Set problem
From the records below, transcribe only the lines running from the one with "Turn this picture" through the one with "its side stand.". Keep both of those end lines.

----

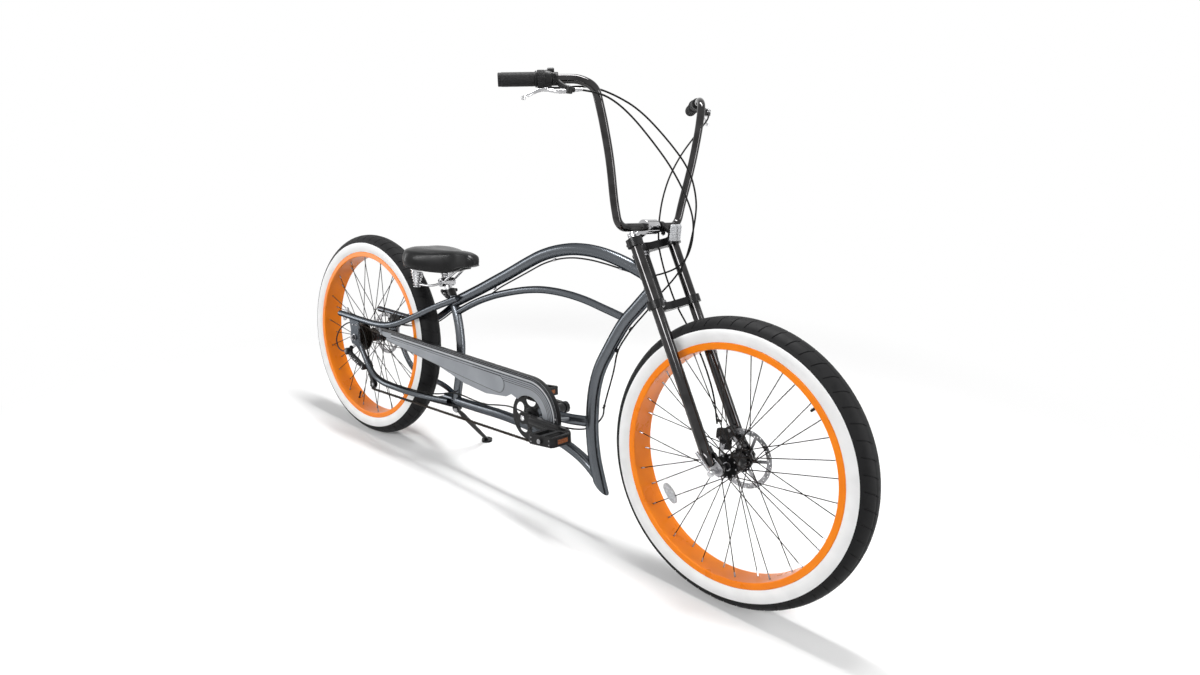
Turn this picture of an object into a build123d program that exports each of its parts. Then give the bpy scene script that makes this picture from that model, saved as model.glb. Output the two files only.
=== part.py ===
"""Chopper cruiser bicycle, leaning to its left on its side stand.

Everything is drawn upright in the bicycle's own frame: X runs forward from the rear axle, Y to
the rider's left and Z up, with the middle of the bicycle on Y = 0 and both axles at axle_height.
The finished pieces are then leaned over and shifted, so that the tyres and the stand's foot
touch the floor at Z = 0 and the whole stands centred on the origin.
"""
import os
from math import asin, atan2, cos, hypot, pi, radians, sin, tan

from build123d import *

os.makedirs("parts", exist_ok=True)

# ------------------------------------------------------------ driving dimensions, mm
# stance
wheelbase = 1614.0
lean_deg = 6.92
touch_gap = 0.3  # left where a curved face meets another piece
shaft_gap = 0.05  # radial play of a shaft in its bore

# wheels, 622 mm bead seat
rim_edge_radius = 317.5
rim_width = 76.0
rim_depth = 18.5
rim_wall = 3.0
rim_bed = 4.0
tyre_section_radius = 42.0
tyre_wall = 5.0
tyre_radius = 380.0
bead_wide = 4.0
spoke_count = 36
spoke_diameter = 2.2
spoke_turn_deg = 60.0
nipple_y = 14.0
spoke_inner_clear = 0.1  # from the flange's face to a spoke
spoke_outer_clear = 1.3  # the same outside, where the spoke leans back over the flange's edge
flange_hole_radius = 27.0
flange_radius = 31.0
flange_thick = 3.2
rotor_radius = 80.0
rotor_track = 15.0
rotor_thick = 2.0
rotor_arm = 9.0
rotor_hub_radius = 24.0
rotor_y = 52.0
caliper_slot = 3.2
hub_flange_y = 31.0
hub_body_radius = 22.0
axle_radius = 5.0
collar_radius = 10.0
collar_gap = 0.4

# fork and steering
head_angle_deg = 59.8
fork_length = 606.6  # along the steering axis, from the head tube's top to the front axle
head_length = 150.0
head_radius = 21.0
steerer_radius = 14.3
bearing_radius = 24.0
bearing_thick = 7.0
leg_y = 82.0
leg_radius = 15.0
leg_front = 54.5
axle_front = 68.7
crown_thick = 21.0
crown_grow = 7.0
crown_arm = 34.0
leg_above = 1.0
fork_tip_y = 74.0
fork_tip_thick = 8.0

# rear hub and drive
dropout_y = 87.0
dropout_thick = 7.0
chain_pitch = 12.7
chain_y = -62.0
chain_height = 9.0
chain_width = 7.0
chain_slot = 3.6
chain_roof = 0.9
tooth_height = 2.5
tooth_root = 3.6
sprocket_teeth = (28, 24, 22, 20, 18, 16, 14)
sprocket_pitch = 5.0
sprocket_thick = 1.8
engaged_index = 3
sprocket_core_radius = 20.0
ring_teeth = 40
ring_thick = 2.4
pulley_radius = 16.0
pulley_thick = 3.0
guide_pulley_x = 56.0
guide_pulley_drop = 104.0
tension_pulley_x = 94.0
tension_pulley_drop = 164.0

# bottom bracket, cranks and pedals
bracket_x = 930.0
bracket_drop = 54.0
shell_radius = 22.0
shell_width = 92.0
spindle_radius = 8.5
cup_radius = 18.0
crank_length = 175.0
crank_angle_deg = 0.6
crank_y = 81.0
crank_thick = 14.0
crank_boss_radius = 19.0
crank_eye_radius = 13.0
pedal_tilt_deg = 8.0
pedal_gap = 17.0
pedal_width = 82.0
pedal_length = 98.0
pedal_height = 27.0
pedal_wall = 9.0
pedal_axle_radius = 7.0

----

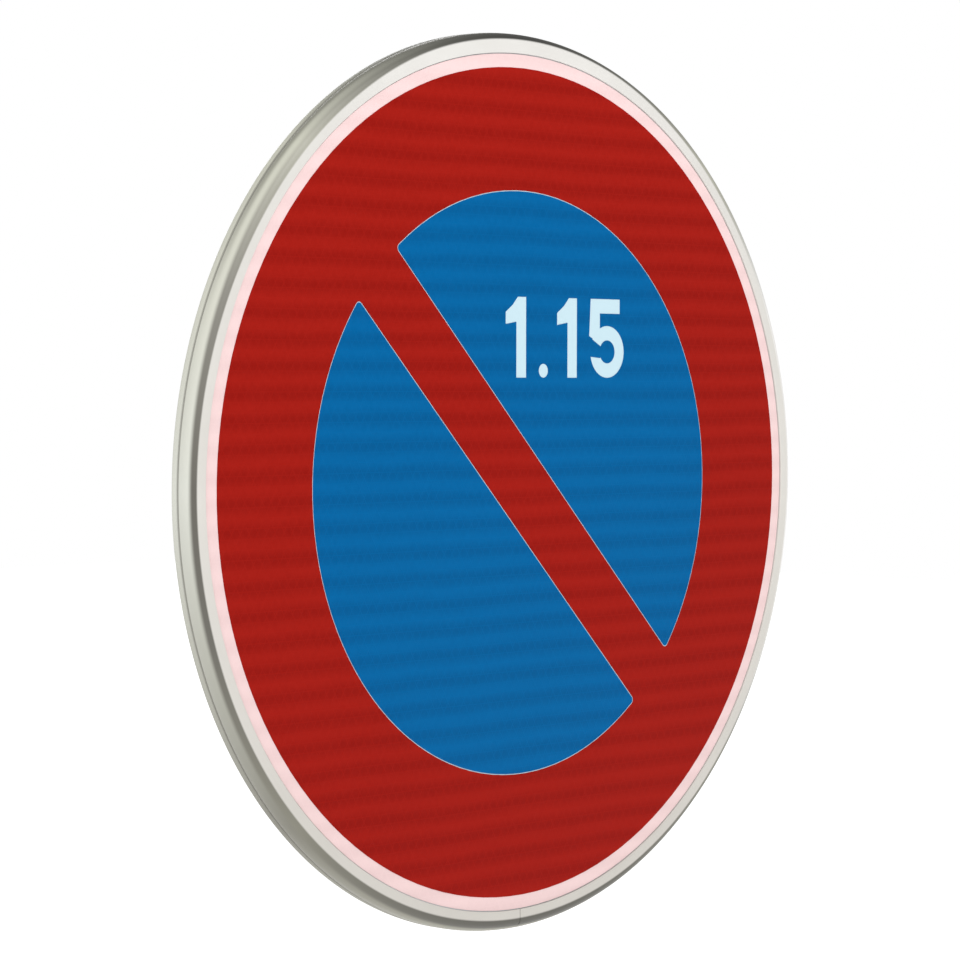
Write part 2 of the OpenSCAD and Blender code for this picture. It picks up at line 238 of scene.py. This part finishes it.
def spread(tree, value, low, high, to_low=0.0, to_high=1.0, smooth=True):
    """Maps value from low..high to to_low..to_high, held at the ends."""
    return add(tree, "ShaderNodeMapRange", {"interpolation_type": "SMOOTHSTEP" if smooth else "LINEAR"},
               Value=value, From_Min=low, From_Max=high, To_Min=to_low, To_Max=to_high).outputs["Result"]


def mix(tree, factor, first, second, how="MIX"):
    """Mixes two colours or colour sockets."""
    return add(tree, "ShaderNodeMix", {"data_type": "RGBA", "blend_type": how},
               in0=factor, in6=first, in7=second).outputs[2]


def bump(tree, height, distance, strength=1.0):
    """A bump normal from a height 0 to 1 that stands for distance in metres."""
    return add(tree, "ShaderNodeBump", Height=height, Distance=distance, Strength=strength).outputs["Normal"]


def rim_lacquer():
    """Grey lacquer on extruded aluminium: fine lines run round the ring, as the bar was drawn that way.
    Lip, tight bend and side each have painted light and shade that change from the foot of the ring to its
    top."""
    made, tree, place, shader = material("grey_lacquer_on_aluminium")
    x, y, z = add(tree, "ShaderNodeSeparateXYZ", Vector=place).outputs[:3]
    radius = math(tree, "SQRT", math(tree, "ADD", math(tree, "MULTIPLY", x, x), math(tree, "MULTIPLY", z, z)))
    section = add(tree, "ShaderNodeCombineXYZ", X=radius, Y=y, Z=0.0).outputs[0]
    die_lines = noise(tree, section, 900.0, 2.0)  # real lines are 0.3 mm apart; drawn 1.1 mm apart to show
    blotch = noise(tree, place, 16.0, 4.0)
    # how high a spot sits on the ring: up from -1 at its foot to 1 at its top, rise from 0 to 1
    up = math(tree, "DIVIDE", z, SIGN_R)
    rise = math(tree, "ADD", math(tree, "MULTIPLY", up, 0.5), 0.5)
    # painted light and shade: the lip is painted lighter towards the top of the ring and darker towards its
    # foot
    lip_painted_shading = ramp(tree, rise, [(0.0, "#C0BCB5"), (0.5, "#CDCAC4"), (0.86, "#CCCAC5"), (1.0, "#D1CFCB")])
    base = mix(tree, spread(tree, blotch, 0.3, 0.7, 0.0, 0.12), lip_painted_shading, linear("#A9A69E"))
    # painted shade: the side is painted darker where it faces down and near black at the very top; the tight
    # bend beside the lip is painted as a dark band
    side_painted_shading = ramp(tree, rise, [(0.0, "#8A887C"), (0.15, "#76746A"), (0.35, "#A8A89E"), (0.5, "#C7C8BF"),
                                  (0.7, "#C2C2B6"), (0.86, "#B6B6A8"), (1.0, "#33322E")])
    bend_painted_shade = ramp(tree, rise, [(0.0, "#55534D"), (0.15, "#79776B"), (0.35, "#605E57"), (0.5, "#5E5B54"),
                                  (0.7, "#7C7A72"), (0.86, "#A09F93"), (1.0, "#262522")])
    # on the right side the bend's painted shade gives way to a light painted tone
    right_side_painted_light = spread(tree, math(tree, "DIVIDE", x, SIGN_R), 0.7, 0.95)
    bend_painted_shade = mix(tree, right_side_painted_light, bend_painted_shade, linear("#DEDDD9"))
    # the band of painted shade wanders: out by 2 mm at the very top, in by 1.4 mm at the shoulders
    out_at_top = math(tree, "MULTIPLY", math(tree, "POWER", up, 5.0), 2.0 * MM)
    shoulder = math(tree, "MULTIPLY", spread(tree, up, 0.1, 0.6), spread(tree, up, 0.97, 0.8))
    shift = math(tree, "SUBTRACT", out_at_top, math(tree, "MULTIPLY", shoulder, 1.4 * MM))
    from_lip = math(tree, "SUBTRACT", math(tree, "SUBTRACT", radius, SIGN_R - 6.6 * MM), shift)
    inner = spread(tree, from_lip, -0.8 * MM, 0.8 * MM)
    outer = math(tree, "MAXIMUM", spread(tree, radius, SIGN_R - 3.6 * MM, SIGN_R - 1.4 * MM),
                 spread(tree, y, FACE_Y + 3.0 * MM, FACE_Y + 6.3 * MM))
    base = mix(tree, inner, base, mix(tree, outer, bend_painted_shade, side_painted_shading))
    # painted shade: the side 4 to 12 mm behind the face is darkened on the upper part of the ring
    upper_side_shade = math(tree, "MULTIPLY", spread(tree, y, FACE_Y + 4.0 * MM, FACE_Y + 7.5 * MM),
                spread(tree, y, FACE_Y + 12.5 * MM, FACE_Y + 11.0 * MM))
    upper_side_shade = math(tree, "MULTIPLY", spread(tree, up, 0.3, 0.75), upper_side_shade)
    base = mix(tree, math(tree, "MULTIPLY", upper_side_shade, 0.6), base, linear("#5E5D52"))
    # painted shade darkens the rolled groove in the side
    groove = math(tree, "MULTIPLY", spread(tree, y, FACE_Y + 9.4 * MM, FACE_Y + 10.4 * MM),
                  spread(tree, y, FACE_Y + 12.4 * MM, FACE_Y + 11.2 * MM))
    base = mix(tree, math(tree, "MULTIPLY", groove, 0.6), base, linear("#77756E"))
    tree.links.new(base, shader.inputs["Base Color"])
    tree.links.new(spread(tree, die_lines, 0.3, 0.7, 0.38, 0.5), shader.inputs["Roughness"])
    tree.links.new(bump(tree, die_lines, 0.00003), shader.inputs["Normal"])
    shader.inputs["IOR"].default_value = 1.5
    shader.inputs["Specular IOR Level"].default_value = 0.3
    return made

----

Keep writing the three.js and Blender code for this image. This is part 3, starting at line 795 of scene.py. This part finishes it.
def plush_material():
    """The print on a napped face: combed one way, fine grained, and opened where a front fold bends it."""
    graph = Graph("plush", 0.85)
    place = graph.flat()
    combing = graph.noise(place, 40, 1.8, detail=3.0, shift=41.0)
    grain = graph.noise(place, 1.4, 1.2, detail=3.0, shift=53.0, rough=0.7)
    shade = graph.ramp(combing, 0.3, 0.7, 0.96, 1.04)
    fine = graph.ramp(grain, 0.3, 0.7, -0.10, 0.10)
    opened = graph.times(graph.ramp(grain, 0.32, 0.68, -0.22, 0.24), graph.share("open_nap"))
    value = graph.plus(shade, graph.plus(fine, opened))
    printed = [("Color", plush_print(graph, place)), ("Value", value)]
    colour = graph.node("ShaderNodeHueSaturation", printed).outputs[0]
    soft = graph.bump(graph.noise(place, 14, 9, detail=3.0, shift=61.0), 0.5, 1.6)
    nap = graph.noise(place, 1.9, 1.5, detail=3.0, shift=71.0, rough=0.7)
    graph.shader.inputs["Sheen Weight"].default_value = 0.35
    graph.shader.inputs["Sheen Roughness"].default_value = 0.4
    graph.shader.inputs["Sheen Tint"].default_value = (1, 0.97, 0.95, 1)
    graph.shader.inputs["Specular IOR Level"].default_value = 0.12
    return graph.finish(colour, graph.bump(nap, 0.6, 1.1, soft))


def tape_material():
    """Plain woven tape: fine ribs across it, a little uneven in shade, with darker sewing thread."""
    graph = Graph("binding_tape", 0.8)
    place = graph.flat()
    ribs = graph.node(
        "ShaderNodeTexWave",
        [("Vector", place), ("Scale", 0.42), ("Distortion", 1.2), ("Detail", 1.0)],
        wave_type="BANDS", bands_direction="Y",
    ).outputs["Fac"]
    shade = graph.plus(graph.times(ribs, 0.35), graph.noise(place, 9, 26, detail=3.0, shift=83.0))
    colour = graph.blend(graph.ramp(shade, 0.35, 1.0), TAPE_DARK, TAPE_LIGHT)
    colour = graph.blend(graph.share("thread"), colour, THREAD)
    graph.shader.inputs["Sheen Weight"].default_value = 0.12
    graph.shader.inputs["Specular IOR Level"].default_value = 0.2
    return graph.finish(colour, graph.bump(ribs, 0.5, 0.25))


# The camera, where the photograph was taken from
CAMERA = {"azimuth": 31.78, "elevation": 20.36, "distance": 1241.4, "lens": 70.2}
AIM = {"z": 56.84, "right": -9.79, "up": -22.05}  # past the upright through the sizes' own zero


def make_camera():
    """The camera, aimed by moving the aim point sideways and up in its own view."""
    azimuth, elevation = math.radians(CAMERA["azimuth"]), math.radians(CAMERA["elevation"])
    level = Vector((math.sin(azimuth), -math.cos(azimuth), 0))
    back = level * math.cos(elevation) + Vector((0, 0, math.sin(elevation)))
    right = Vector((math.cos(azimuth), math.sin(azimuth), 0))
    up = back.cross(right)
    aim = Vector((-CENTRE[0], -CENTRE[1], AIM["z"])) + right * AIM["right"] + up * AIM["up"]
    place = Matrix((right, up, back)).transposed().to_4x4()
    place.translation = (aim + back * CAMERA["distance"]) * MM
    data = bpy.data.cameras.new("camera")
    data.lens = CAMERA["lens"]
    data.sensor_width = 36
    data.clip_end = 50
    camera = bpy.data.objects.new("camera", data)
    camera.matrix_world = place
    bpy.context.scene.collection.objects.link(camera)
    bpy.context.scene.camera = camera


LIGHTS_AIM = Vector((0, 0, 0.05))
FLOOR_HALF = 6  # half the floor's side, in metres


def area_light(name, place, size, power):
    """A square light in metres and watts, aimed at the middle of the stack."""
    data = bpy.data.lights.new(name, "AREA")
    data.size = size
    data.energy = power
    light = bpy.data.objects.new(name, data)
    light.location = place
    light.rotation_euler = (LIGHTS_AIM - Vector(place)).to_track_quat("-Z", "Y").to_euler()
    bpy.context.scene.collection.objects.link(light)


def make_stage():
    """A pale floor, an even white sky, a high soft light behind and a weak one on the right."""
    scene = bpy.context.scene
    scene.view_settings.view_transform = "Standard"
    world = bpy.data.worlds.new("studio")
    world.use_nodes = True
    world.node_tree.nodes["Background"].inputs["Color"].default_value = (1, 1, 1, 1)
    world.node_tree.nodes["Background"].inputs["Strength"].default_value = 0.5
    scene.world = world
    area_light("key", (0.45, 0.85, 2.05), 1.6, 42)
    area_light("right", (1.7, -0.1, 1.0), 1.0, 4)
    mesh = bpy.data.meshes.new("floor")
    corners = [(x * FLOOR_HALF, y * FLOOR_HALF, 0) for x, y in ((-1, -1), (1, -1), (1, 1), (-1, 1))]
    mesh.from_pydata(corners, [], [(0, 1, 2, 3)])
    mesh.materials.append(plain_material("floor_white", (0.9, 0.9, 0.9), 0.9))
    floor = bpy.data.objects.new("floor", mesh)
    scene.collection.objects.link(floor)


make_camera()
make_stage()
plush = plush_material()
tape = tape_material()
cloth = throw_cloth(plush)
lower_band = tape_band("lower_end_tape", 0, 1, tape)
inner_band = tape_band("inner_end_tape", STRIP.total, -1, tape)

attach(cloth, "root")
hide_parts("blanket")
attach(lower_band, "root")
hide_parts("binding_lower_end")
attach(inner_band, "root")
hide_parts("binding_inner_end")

----

The solution
Turn this picture of an object into a build123d program that exports each of its parts. Then give the bpy scene script that makes this picture from that model, saved as model.glb. Output the two files only.
=== part.py ===
"""Chopper cruiser bicycle, leaning to its left on its side stand.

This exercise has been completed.